There are seven capital sins, says the Catholic Church. Greed and sloth are among them. Greed leads to stealing, to graft and corruption. Graft and corruption leads to poverty. Poverty destroys families, and eventually the whole nation. Sloth—which means inaction or silence—is also a capital sin. When a murder or rape is being committed in front of us and we do nothing, our silence becomes a sin.
When we know that graft and corruption is being committed and we do nothing, our inaction also becomes a sin. “He who knows what good to do and does not do it, to him it is a sin.” (James 4:17)

Largely because of greed, as abetted by our sloth, our country has become what it is today.

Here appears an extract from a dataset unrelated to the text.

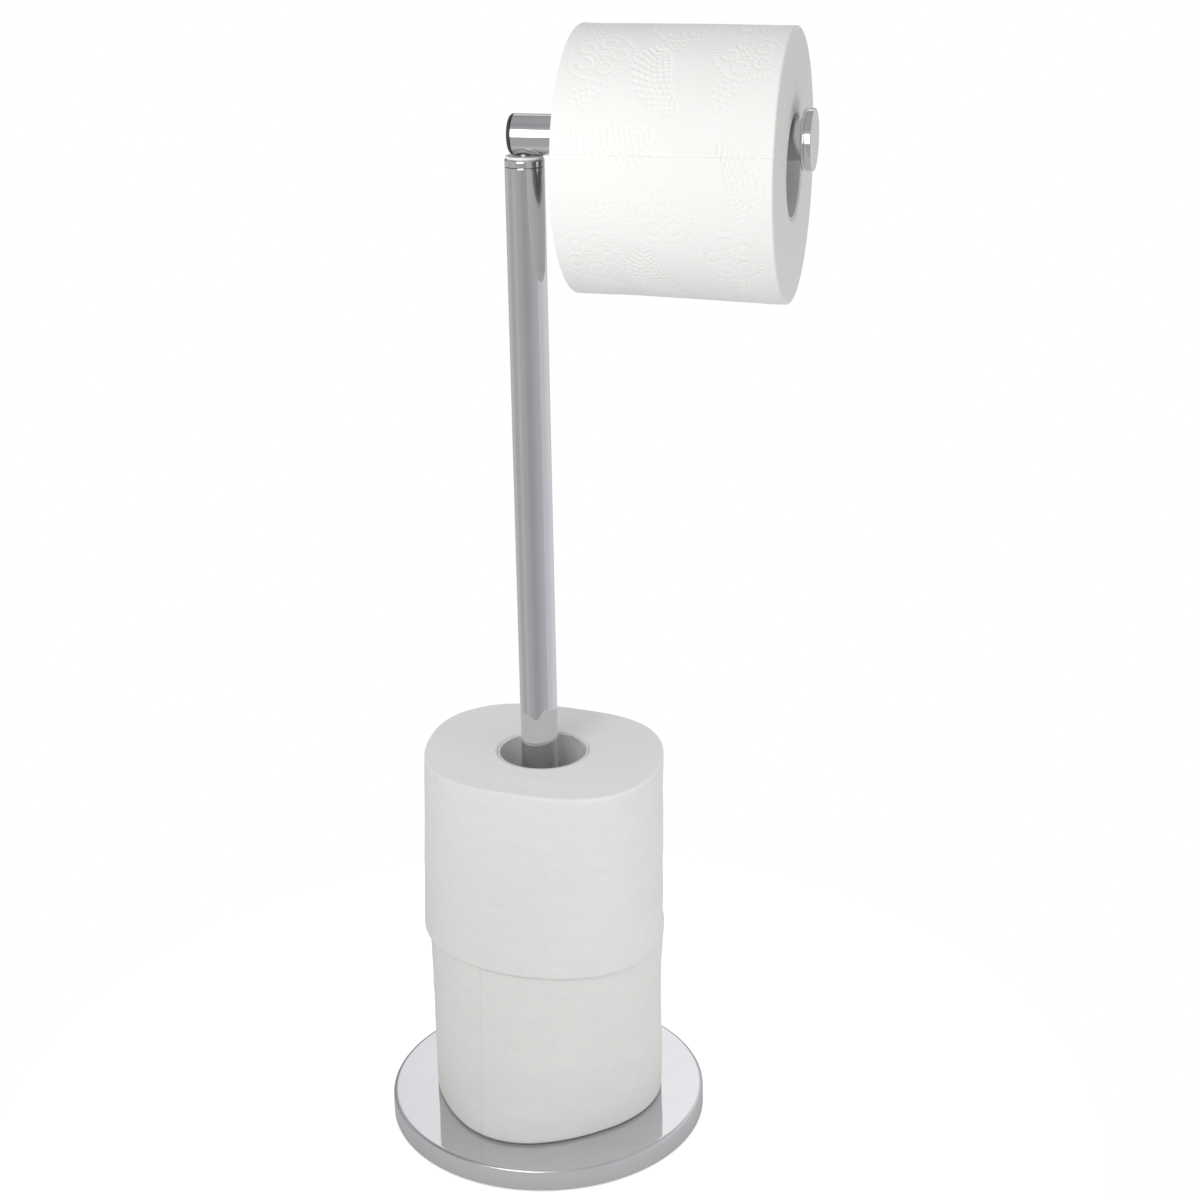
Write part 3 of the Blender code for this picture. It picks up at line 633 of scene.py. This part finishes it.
def build_arm(level, dark):
    low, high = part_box("arm_tube")
    centre = (0.0, 0.0, (low.z + high.z) / 2)
    radius = (high.z - low.z) / 2
    outline = tube_outline(radius, low.x, high.x)
    lathe("arm", outline, level, "arm", "arm_tube", centre, along_x=True, closed=True)

    low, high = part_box("arm_end_cap")
    flange = low.x + CAP_FLANGE
    plug = radius - TUBE_WALL - FIT_GAP
    outline = rounded([
        (0.0, high.x, 0.0), (plug, high.x, SHARP_EDGE_RADIUS), (plug, flange, SHARP_EDGE_RADIUS),
        (radius, flange, SHARP_EDGE_RADIUS), (radius, low.x, CAP_EDGE_RADIUS), (0.0, low.x, 0.0)])
    lathe("arm_cap", outline, dark, "arm", "arm_end_cap", centre, along_x=True)

    low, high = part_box("end_stop")
    radius = (high.z - low.z) / 2
    groove = low.x + STOP_BEAD
    half = STOP_GROOVE_WIDTH / 2
    outline = rounded([
        (0.0, high.x, 0.0), (radius, high.x, STOP_EDGE_RADIUS),
        (radius, groove + half, SHARP_EDGE_RADIUS),
        (radius - STOP_GROOVE_DEPTH, groove, SHARP_EDGE_RADIUS),
        (radius, groove - half, SHARP_EDGE_RADIUS),
        (radius, low.x, STOP_EDGE_RADIUS), (0.0, low.x, 0.0)])
    lathe("stop", outline, level, "arm", "end_stop", centre, along_x=True)


def dress_small_pieces(nylon):
    """New materials on the solids whose shape is already right."""
    looks = {
        "base_weight": iron_look(),
        "base_pad": foam_look(),
        "swivel_bush": nylon,
        "arm_roll_core": cardboard_look("core_board_arm", X),
        "spare_lower_core": cardboard_look("core_board_lower", Z),
        "spare_upper_core": cardboard_look("core_board_upper", Z),
    }
    zinc = zinc_look()
    for name in ("base_bolt", "base_lock_washer", "base_washer", "post_foot_insert", "arm_spigot",
                 "saddle_nut", "arm_front_insert", "end_stop_stud"):
        looks[name] = zinc
    for name, material in looks.items():
        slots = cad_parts[name].data.materials
        slots.clear()
        slots.append(material)


def ring_rows(end_rows, rim_rows, side_rows):
    """Rows round the section of a ring of paper, from its hole by its lower end, its side and its
    upper end back to the hole: the share of the way out, of the rim's bend, and of the height."""
    out = [(share, 0.0, 0.0) for share in np.linspace(0.0, 1.0, end_rows)]
    out += [(1.0, bend, 0.0) for bend in np.linspace(0.0, 1.0, rim_rows + 1)[1:]]
    side = [(1.0, 1.0, rise) for rise in np.linspace(0.0, 1.0, side_rows + 2)[1:-1]]
    back = [(share, bend, 1.0) for share, bend, _ in reversed(out)]
    return out + side + back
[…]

The great paradox of our Philippines is this: While we were the first and only Christian nation in Asia for more than 400 years (until after the recent creation of the new state of East Timor), we are perceived
today as the most corrupt country in the whole of Asia. While our Philippines is among the richest in the world in terms of natural resources, we are also among the poorest in our region. While we are
the first democracy in Asia , our elections are also among the most backward, the most fraudulent and violent. And while the Filipino is among the most talented in the world, he/she is also among the most
abused in many parts of the world.

What must we do as a people?

In the Old Testament, God directed many leaders—David, Solomon, Samuel, among others—to fight and defeat the enemies of their people. In the New Testament, Jesus Christ reminds us to fight greed all the
time, and to defeat the ways of the greedy and corrupt.

Clearly, God wants us to fight back as a people. While God wants the best for us, He has also given us the free will, the freedom to determine the kind of life we want as a people, the kind of nation we
want for ourselves. But certainly, God wants us to fight the evil influences in our society. He wants us to fight for righteousness. He wants us to fight for those who cannot fight for themselves and their
rights. He wants us to fight for the least and the last among our people.

But how must we fight?

During the Spanish era, Jose Rizal and Marcelo del Pilar fought with brave words and ideas, while Andres Bonifacio and the Katipuneros fought with their lives. During the Japanese occupation, Luis Taruc
and the Hukbalahaps resisted and fought with arms and weapons.

But in our time, violence need not be the way, should not be the way. Today, what we urgently need to do is stage a “political revolution”—one that is driven by the power of democracy, as recently shown in the US presidential elections. As a people born of freedom, we must ensure that our country always remains free, and that our people’s free will in the choice of their leaders, is always expressed, protected and respected.

We need to recruit millions of Filipinos as political “Katipuneros” and stage a nationwide “Katipunan Revolution”—on the political stage—with one goal in mind, to defeat our people’s enemies today—the
“trapos” in Malacañang, Senate, Congress, local government units, and even their equivalent in the executive, judiciary, military and police agencies.

God’s plan for us as a people is for us to learn to live as one people, one family, one nation, one country—where no Filipino is left behind, suffering in poverty and misery, because of our “culture of
family oneness,” because we treat one another as brothers and sisters. We must pursue God’s plan for us. He has equipped us—within us—with all the essentials we need to succeed in attaining His plan.

The greatness of our tomorrow depends on the greatness of our dreams and courage today as a people. Truly, we are the answer to our question. We are the solution to our problem. We are the hope of our
people. We are the patriots and heroes our country needs. We are the ones we have been waiting for. We are the ones God sent to help today the Filipino.